Editorial, Estadão
Faz nada menos que 16 anos, ou 4 legislaturas, que deputados estaduais em pelo menos 16 Estados são ou foram investigados por suspeitas de desviar salários e benefícios de servidores das Assembleias Legislativas, conforme mostrou reportagem recente do Estado. A prática é tão corriqueira que é até conhecida nesse meio por “rachid”, em alusão ao fato de que os funcionários “racham” seu salário com os parlamentares que os empregam.
Ou seja, não há nenhuma novidade nesse expediente indecente, que só ganhou notoriedade nos últimos dias em razão do caso envolvendo um dos filhos do presidente Jair Bolsonaro, o ex-deputado estadual do Rio de Janeiro e senador eleito Flávio Bolsonaro. Assim, a chegada ao poder de legítimos representantes do baixo clero, como a família Bolsonaro e seus apoiadores, está permitindo aos brasileiros conhecer em detalhes o mundo todo peculiar da arraia-miúda política, que antes operava suas bagatelas sem atrair as atenções.
Só no caso da Assembleia do Rio há procedimentos criminais abertos desde o ano passado para apurar suspeitas de irregularidades envolvendo os gabinetes de 22 dos 70 deputados. Um desses inquéritos diz respeito a Fabrício Queiroz, um modesto ex-assessor de Flávio Bolsonaro, cuja milionária movimentação bancária foi considerada “atípica” pelo Conselho de Controle de Atividades Financeiras (Coaf).
Fossem outros tempos, muito provavelmente essas suspeitas seriam relegadas ao rodapé do noticiário, por sua tediosa recorrência e por seu limitado alcance. Contudo, alguns dos personagens envolvidos no caso – a começar pela prole do presidente da República – estão hoje no primeiro plano da política nacional, e elegeram-se prometendo moralizar a vida política do País, razão pela qual são pressionados a dar explicações. E até agora essas explicações, em vez de esclarecer qualquer coisa, têm servido mais para confirmar que nos gabinetes de muitos deputados estaduais, entre um projeto de lei e outro, realiza-se todo tipo de rolo.
Fabrício Queiroz, por exemplo, disse ser “um cara de negócios” e que o dinheiro que passou por sua conta – pelo menos R$ 1,2 milhão, mas há informações de que esse valor pode chegar a R$ 7 milhões – diz respeito à compra e venda de carros usados – o próprio presidente Jair Bolsonaro qualificou de “rolo” a suposta atividade comercial de Queiroz. Já o ex-deputado e agora senador Flávio Bolsonaro argumenta que os quase R$ 100 mil depositados em sua conta em dinheiro vivo, de maneira fracionada, no caixa eletrônico da Assembleia do Rio, resultaram da venda de um de seus imóveis, em circunstâncias ainda obscuras.
De um modo geral, a criatividade tem sido uma marca dos arranjos de parlamentares nos Legislativos federal, estaduais e municipais.
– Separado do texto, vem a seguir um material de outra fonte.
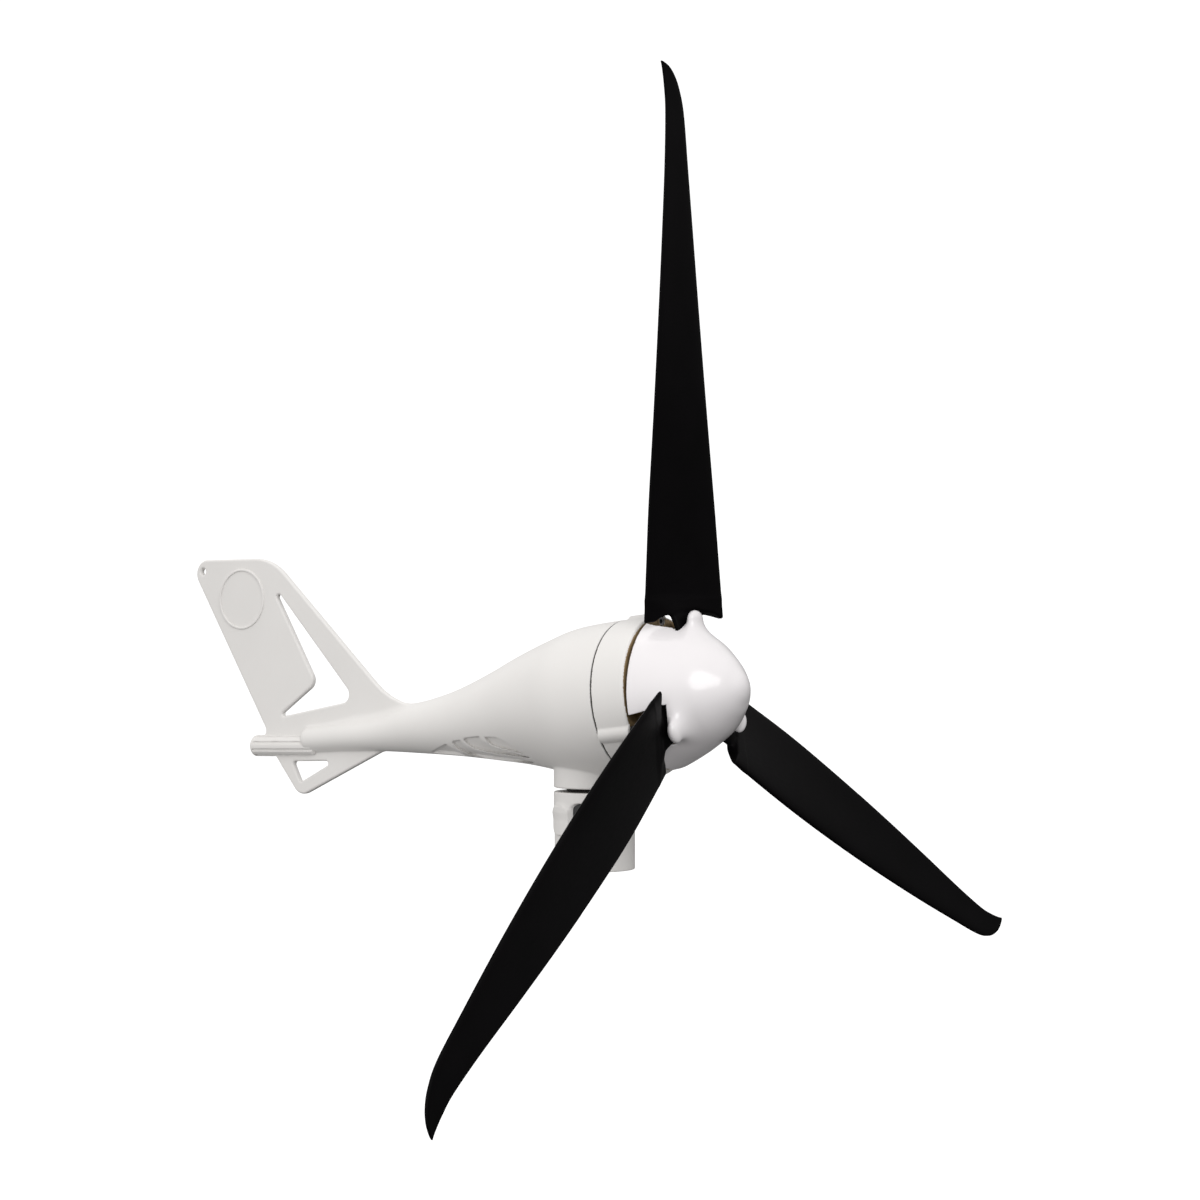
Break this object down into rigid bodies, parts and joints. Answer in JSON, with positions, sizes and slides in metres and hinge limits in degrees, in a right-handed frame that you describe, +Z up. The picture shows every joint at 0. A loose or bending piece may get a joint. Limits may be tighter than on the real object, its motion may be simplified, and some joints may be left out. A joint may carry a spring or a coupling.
{
  "type": "small wind turbine",
  "caption": "Pole-top wind turbine with a cast teardrop body, tail boom and fin, rounded nose cone and slim swept blades driving an internal alternator.",
  "frame": {"origin": "centre of the pole collar's bottom rim, on the yaw axis", "axes": "+Z up along the pole and the yaw axis; the nose and rotor point towards -Y, tilted 6 degrees up; the tail boom and fin point towards +Y; +X is to the right of someone who looks along +Y"},
  "size_m": [1.0162, 0.7155, 0.9],
  "materials": {
    "casting_paint": "satin white powder coat on cast aluminium",
    "nose_plastic": "glossy white moulded plastic",
    "blade_composite": "satin black moulded carbon-filled composite",
    "steel": "zinc-plated steel",
    "hub_aluminium": "machined aluminium",
    "bearing_steel": "ground bearing steel",
    "lamination": "varnished electrical steel laminations",
    "magnet_plating": "nickel-plated magnets",
    "copper": "enamelled copper",
    "rubber": "black rubber",
    "circuit_board": "green circuit board",
    "black_plastic": "black moulded plastic",
    "carbon": "pressed carbon"
  },
  "bodies": {
    "pole_mount": {"pole_collar": "casting_paint", "yaw_shaft": "steel", "dust_seal": "rubber", "yaw_lock_nut": "steel", "slip_ring_carrier": "black_plastic", "slip_ring_1": "copper", "slip_ring_2": "copper", "slip_ring_3": "copper", "clamp_bolt_lower": "steel", "clamp_bolt_upper": "steel", "lower_yaw_bearing_inner_ring": "bearing_steel", "upper_yaw_bearing_inner_ring": "bearing_steel"},
    "head": {"body_casting": "casting_paint", "face_plate": "casting_paint", "face_gasket": "rubber", "face_screw_1": "steel", "face_screw_2": "steel", "face_screw_3": "steel", "stator_core": "lamination", "stator_winding": "copper", "shaft_seal": "rubber", "circuit_board": "circuit_board", "rectifier": "black_plastic", "capacitor": "black_plastic", "brush_holder": "black_plastic", "brush_1": "carbon", "brush_2": "carbon", "brush_3": "carbon", "snap_ring": "steel", "lower_yaw_bearing_outer_ring": "bearing_steel", "upper_yaw_bearing_outer_ring": "bearing_steel", "front_bearing_outer_ring": "bearing_steel", "rear_bearing_outer_ring": "bearing_steel"},
    "rotor": {"nose_cone": "nose_plastic", "blade_1": "blade_composite", "blade_2": "blade_composite", "blade_3": "blade_composite", "hub_plate": "hub_aluminium", "hub_washer": "steel", "hub_nut": "steel", "rotor_shaft": "steel", "rotor_core": "lamination", "magnet_1": "magnet_plating", "magnet_2": "magnet_plating", "magnet_3": "magnet_plating", "magnet_4": "magnet_plating", "magnet_5": "magnet_plating", "magnet_6": "magnet_plating", "blade_bolt_1": "steel", "blade_bolt_2": "steel", "blade_bolt_3": "steel", "blade_bolt_4": "steel", "blade_bolt_5": "steel", "blade_bolt_6": "steel", "front_bearing_inner_ring": "bearing_steel", "rear_bearing_inner_ring": "bearing_steel"},
    "front_bearing_balls": {"front_bearing_ball_cage": "bearing_steel"},
    "rear_bearing_balls": {"rear_bearing_ball_cage": "bearing_steel"},
    "lower_yaw_balls": {"lower_yaw_bearing_ball_cage": "bearing_steel"},
    "upper_yaw_balls": {"upper_yaw_bearing_ball_cage": "bearing_steel"}
  },
  "joints": [
    {"name": "yaw", "type": "hinge", "parent": "pole_mount", "child": "head", "pos_m": [0, 0, 0.09], "axis": [0, 0, 1], "continuous": true},
    {"name": "rotor_spin", "type": "hinge", "parent": "head", "child": "rotor", "pos_m": [0, 0, 0.158], "axis": [0, -0.9945, 0.1045], "continuous": true},
    {"name": "front_balls_spin", "type": "hinge", "parent": "head", "child": "front_bearing_balls", "pos_m": [0, 0, 0.158], "axis": [0, -0.9945, 0.1045], "continuous": true},
    {"name": "rear_balls_spin", "type": "hinge", "parent": "head", "child": "rear_bearing_balls", "pos_m": [0, 0, 0.158], "axis": [0, -0.9945, 0.1045], "continuous": true},
    {"name": "lower_yaw_balls_turn", "type": "hinge", "parent": "pole_mount", "child": "lower_yaw_balls", "pos_m": [0, 0, 0.088], "axis": [0, 0, 1], "continuous": true},
    {"name": "upper_yaw_balls_turn", "type": "hinge", "parent": "pole_mount", "child": "upper_yaw_balls", "pos_m": [0, 0, 0.122], "axis": [0, 0, 1], "continuous": true}
  ],
  "couplings": [
    {"joint": "front_balls_spin", "follows": "rotor_spin", "ratio": 0.3976},
    {"joint": "rear_balls_spin", "follows": "rotor_spin", "ratio": 0.4029},
    {"joint": "lower_yaw_balls_turn", "follows": "yaw", "ratio": 0.5761},
    {"joint": "upper_yaw_balls_turn", "follows": "yaw", "ratio": 0.5806}
  ]
}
Para aumentar sua renda à custa das verbas de gabinete, vale tudo. Segundo as investigações, um deputado estadual da Paraíba, por exemplo, contratou a própria empregada doméstica como funcionária fantasma, retendo todo o salário dela entre 2003 e 2009.
Num caso semelhante, e mal explicado durante a campanha eleitoral, o presidente Jair Bolsonaro, quando ainda era deputado federal, manteve como assessora uma funcionária que na verdade trabalhava em uma barraca de açaí em Angra dos Reis (RJ), a quase 900 km do gabinete onde tinha que dar expediente oito horas por dia.
O baixo clero já legou ao País momentos constrangedores, como a eleição do obscuro Severino Cavalcanti para a presidência da Câmara dos Deputados, em 2005. À vontade, o deputado cobrou do então presidente Lula a indicação de um afilhado para a “diretoria que fura poço” na Petrobrás. Cavalcanti renunciou ao mandato ao ser acusado de cobrar propina do restaurante da Câmara – o que bem caracteriza os parlamentares que não representam nada além de si mesmos.
Agora, depois de alcançar retumbante vitória eleitoral, especialmente graças à desmoralização generalizada da política, o baixo clero não precisou nem de duas semanas de poder para confirmar sua natureza caricatural e medíocre.